▶ **RAW DATA**
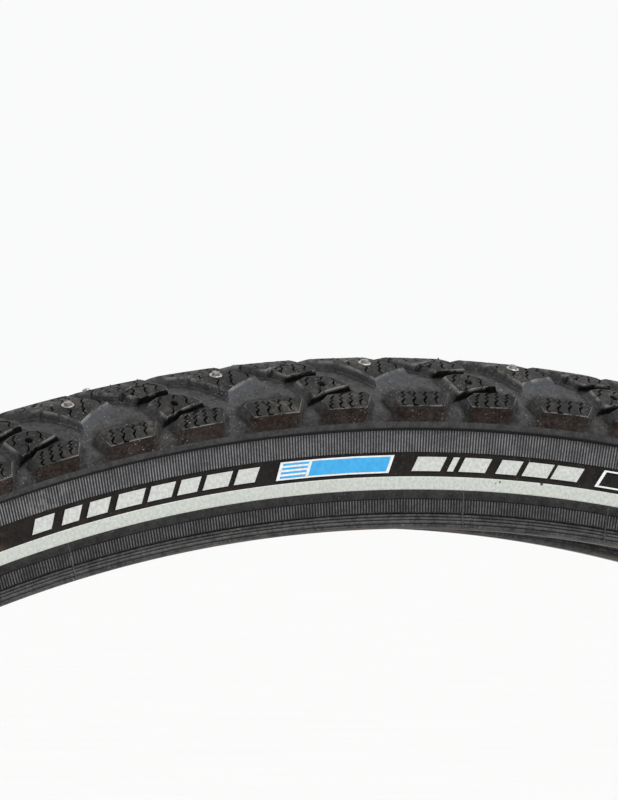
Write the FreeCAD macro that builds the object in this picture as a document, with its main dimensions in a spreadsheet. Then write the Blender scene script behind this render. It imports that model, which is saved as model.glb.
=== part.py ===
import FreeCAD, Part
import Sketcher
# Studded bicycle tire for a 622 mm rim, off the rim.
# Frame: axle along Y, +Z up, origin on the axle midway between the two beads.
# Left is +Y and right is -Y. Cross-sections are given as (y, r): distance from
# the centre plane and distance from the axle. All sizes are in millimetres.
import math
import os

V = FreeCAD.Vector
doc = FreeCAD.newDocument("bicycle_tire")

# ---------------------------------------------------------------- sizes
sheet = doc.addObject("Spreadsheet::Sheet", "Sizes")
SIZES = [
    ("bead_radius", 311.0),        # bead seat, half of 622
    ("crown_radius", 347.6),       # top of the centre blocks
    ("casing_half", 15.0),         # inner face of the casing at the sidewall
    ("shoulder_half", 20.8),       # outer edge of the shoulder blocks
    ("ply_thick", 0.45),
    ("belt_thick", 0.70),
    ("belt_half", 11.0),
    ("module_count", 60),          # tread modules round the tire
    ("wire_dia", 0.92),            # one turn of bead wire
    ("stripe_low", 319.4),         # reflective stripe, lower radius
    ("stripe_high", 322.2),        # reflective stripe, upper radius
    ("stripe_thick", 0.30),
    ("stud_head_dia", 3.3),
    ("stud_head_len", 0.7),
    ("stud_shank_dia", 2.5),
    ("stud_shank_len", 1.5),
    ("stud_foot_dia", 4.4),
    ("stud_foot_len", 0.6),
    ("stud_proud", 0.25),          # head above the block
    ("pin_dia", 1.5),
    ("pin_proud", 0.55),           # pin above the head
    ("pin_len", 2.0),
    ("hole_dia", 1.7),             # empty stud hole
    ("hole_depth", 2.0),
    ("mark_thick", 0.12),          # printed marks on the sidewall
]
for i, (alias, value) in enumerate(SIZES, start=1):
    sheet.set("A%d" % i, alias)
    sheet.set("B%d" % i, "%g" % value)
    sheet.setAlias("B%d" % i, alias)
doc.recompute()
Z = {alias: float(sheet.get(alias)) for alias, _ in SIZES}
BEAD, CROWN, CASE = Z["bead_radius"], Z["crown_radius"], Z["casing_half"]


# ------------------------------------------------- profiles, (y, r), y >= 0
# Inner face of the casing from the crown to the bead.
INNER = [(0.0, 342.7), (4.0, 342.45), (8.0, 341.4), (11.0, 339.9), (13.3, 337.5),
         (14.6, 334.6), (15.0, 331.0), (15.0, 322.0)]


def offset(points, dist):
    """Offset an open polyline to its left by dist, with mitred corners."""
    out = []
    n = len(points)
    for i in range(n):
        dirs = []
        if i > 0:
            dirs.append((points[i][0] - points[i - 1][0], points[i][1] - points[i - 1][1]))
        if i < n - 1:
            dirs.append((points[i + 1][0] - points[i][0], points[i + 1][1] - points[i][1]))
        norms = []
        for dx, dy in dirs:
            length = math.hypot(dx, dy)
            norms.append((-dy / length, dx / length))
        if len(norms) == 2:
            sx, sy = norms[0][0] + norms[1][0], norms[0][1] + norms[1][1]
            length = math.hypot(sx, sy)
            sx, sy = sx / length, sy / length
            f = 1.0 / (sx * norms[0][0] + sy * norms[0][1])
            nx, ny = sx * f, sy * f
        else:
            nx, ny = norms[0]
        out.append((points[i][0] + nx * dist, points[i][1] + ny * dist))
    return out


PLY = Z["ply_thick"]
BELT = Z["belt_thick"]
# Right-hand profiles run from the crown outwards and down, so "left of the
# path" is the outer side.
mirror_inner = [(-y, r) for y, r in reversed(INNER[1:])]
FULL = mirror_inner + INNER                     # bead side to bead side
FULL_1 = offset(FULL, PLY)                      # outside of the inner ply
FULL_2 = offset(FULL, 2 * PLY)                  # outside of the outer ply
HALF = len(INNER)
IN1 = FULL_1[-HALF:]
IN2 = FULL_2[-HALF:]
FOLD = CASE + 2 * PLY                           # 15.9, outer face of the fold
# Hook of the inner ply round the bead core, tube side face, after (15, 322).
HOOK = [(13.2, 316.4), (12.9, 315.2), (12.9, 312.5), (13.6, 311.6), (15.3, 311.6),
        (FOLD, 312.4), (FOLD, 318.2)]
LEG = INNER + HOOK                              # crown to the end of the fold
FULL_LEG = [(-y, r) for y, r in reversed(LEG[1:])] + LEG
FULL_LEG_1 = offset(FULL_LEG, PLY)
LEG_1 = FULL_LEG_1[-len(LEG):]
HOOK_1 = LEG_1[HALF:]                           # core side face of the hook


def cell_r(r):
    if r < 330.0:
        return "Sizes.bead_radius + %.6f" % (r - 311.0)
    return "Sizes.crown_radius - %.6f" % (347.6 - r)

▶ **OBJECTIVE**
Reproduce the material exactly, with every line intact.

▶ **TASK SOLUTION**
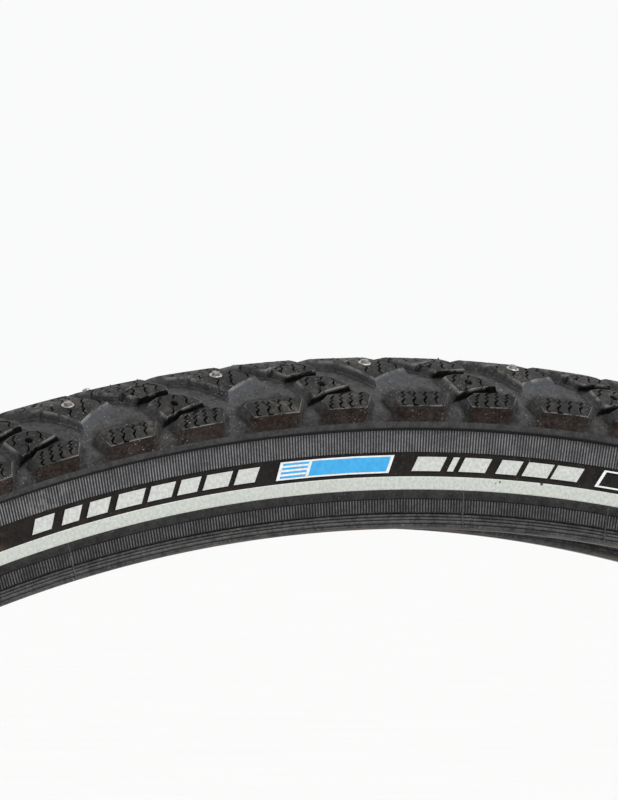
Write the FreeCAD macro that builds the object in this picture as a document, with its main dimensions in a spreadsheet. Then write the Blender scene script behind this render. It imports that model, which is saved as model.glb.
=== part.py ===
import FreeCAD, Part
import Sketcher
# Studded bicycle tire for a 622 mm rim, off the rim.
# Frame: axle along Y, +Z up, origin on the axle midway between the two beads.
# Left is +Y and right is -Y. Cross-sections are given as (y, r): distance from
# the centre plane and distance from the axle. All sizes are in millimetres.
import math
import os

V = FreeCAD.Vector
doc = FreeCAD.newDocument("bicycle_tire")

# ---------------------------------------------------------------- sizes
sheet = doc.addObject("Spreadsheet::Sheet", "Sizes")
SIZES = [
    ("bead_radius", 311.0),        # bead seat, half of 622
    ("crown_radius", 347.6),       # top of the centre blocks
    ("casing_half", 15.0),         # inner face of the casing at the sidewall
    ("shoulder_half", 20.8),       # outer edge of the shoulder blocks
    ("ply_thick", 0.45),
    ("belt_thick", 0.70),
    ("belt_half", 11.0),
    ("module_count", 60),          # tread modules round the tire
    ("wire_dia", 0.92),            # one turn of bead wire
    ("stripe_low", 319.4),         # reflective stripe, lower radius
    ("stripe_high", 322.2),        # reflective stripe, upper radius
    ("stripe_thick", 0.30),
    ("stud_head_dia", 3.3),
    ("stud_head_len", 0.7),
    ("stud_shank_dia", 2.5),
    ("stud_shank_len", 1.5),
    ("stud_foot_dia", 4.4),
    ("stud_foot_len", 0.6),
    ("stud_proud", 0.25),          # head above the block
    ("pin_dia", 1.5),
    ("pin_proud", 0.55),           # pin above the head
    ("pin_len", 2.0),
    ("hole_dia", 1.7),             # empty stud hole
    ("hole_depth", 2.0),
    ("mark_thick", 0.12),          # printed marks on the sidewall
]
for i, (alias, value) in enumerate(SIZES, start=1):
    sheet.set("A%d" % i, alias)
    sheet.set("B%d" % i, "%g" % value)
    sheet.setAlias("B%d" % i, alias)
doc.recompute()
Z = {alias: float(sheet.get(alias)) for alias, _ in SIZES}
BEAD, CROWN, CASE = Z["bead_radius"], Z["crown_radius"], Z["casing_half"]


# ------------------------------------------------- profiles, (y, r), y >= 0
# Inner face of the casing from the crown to the bead.
INNER = [(0.0, 342.7), (4.0, 342.45), (8.0, 341.4), (11.0, 339.9), (13.3, 337.5),
         (14.6, 334.6), (15.0, 331.0), (15.0, 322.0)]


def offset(points, dist):
    """Offset an open polyline to its left by dist, with mitred corners."""
    out = []
    n = len(points)
    for i in range(n):
        dirs = []
        if i > 0:
            dirs.append((points[i][0] - points[i - 1][0], points[i][1] - points[i - 1][1]))
        if i < n - 1:
            dirs.append((points[i + 1][0] - points[i][0], points[i + 1][1] - points[i][1]))
        norms = []
        for dx, dy in dirs:
            length = math.hypot(dx, dy)
            norms.append((-dy / length, dx / length))
        if len(norms) == 2:
            sx, sy = norms[0][0] + norms[1][0], norms[0][1] + norms[1][1]
            length = math.hypot(sx, sy)
            sx, sy = sx / length, sy / length
            f = 1.0 / (sx * norms[0][0] + sy * norms[0][1])
            nx, ny = sx * f, sy * f
        else:
            nx, ny = norms[0]
        out.append((points[i][0] + nx * dist, points[i][1] + ny * dist))
    return out


PLY = Z["ply_thick"]
BELT = Z["belt_thick"]
# Right-hand profiles run from the crown outwards and down, so "left of the
# path" is the outer side.
mirror_inner = [(-y, r) for y, r in reversed(INNER[1:])]
FULL = mirror_inner + INNER                     # bead side to bead side
FULL_1 = offset(FULL, PLY)                      # outside of the inner ply
FULL_2 = offset(FULL, 2 * PLY)                  # outside of the outer ply
HALF = len(INNER)
IN1 = FULL_1[-HALF:]
IN2 = FULL_2[-HALF:]
FOLD = CASE + 2 * PLY                           # 15.9, outer face of the fold
# Hook of the inner ply round the bead core, tube side face, after (15, 322).
HOOK = [(13.2, 316.4), (12.9, 315.2), (12.9, 312.5), (13.6, 311.6), (15.3, 311.6),
        (FOLD, 312.4), (FOLD, 318.2)]
LEG = INNER + HOOK                              # crown to the end of the fold
FULL_LEG = [(-y, r) for y, r in reversed(LEG[1:])] + LEG
FULL_LEG_1 = offset(FULL_LEG, PLY)
LEG_1 = FULL_LEG_1[-len(LEG):]
HOOK_1 = LEG_1[HALF:]                           # core side face of the hook


def cell_r(r):
    if r < 330.0:
        return "Sizes.bead_radius + %.6f" % (r - 311.0)
    return "Sizes.crown_radius - %.6f" % (347.6 - r)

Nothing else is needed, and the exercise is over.